In a sense, flute playing appears to have much to do with the sub-conscious mind of a player, more than just a matter of conscious thought.

In other words, flute playing appears to be something of a mind game. And, regular, daily practice appears to be key to success.

So many ideas :slight_smile: thank you folks!

If what simon says is true for many players, I cross my fingers for it to pass then. The frustration is almost unbearable…

As the saying goes, there will be good days, and there will be bad days, and that saying appears to apply to flute playing, too.

On the bad days, I usually don’t “push” too hard, and I keep my expectations on the low side, which helps to keep frustration to a minimum.

Cork, I had scuh days too… it’s just this time it is weeks.

you are developing muscles, sometimes you will get to a points where it is, ah, challenging.

Start over. Make sure that your grip is stable, work on long tones & over tones.

Relax and stay hydrated. Go slow!

Be well.

Try just popping the headjoint off and blowing with your hand covering the bottom to prevent the air getting out. If you get a solid tone, you likely have a leak elsewhere in the tooter.

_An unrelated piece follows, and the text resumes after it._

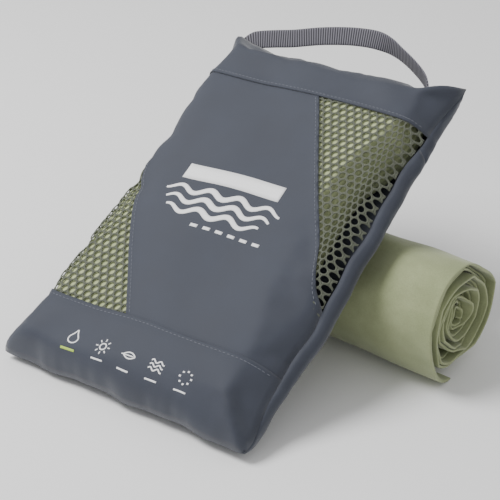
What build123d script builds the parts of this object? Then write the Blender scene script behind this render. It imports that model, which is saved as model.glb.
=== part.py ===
"""Quick dry towel set: a filled zip pouch with a webbing loop, leaning on a rolled towel.

Millimetres, +Z up. The pouch is drawn flat (u across, v up the pouch, w out of its front)
and then leaned back.
"""

from build123d import *
import os
from math import cos, radians, sin

# ---- pouch, drawn flat
POUCH_WIDTH = 188.0
POUCH_HEIGHT = 280.0
HALF_THICK = 18.5  # mid plane to the outer face
RIM_HALF = 0.6  # half the thickness of the sewn rim
WALL = 1.0
SHOULDER = 38.0  # how far in from the rim the pouch reaches its full thickness
KNEE_IN = 6.0  # how far in from the rim the curve of its side is steepest
KNEE_SHARE = 0.72  # share of the full thickness the curve aims for there
CREST_IN = 18.0  # how far in the curve starts to level off
INNER_RIM_HALF = 0.1  # half the gap inside the rim, where front and back nearly meet
INSET_SHARE = 1.6  # how much further in the inner faces stop at the rim than at the middle
PAST_RIM = 20.0  # how far the net cutters run past the rim
BAND_LOW = 46.0  # top edge of the bottom band
BAND_HIGH = 234.0  # lower edge of the top band
LEFT_NET_SIDE = 162.0  # where the left net ends on the left rim
LEFT_NET_FOOT = -18.0  # where the left net ends on the bottom band
RIGHT_NET_SIDE = 98.0
RIGHT_NET_HEAD = 11.0

# ---- zip across the back
ZIP_V = 225.0
ZIP_HALF_LENGTH = 72.0
ZIP_OPENING = 6.0  # zip line to the edge of each back panel
TAPE_THICK = 0.6
COIL_GAP = 0.4  # zip line to the near side of each coil
COIL_WIDTH = 1.2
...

Barring that, the other advice here is very sound. Good and bad days and weeks are part of the odessey of flute playing.

Doc

oh yeah…eejit fergot about the leak question :smiley:

Start with just the headjoint…

Good point on the leak–even a tiny air leak will just destroy the tone and responsiveness of a flute.

If you know another flute player, see if they’ll let you try to play their flute. If their flute sounds good but yours doesn’t, that’s a good sign the trouble is your flute and not you.

–James

Ditto everyone else; there are just lame periods, and they happen to everyone. Of course, the better you are the less obvious your lame periods are to others, but everyone really does have them.

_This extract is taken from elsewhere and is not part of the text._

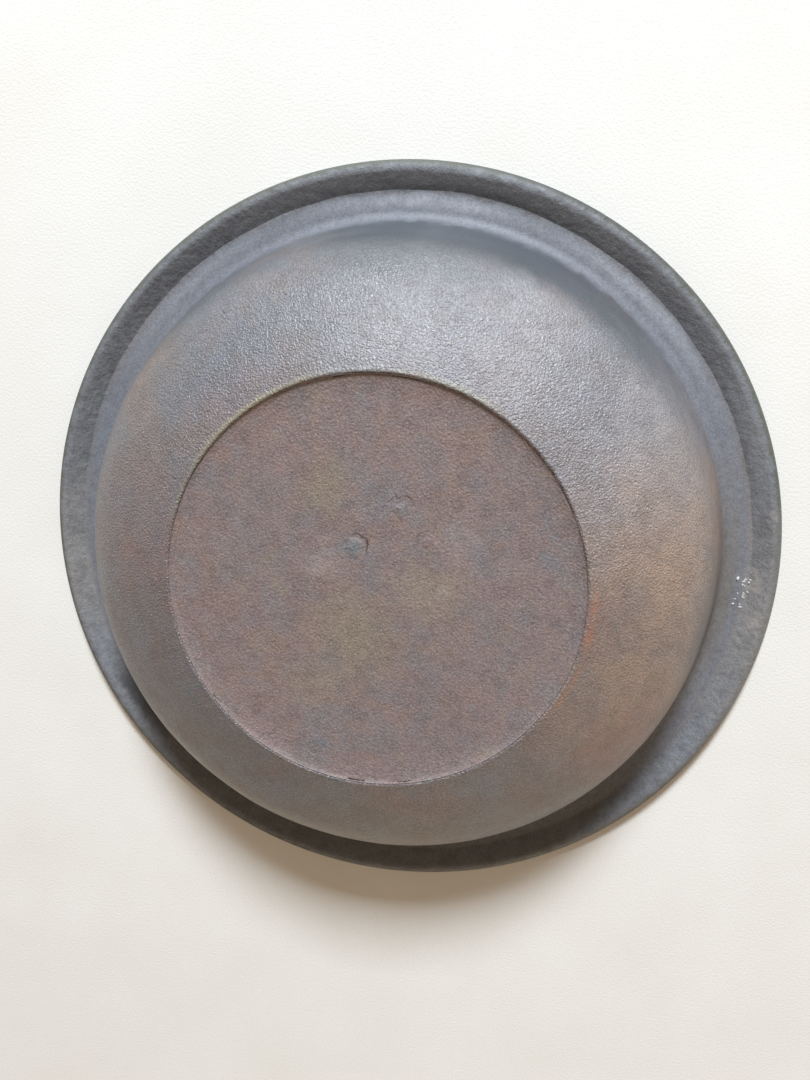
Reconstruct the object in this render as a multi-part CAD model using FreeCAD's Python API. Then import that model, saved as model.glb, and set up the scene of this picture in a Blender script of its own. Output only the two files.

Meanwhile … must be time to work on the whistle playing! :smiley:

One other flute thought, though … make sure that as you’re starting to play faster (which I’m betting you might be now that you’re playing sets in sessions and all), you’re not letting your fingers get too stiff or letting air leak out of a fingerhole or two in some other way. Might want to try putting a little lotion on your fingertips next time you pick up the flute, just to see. If it was me, I’d keep checking at the crown, stopper, slide, joints & keys for leaks, too. Little hairline things happen in the strangest places.

Good luck, and hang in there. It’ll get better eventually!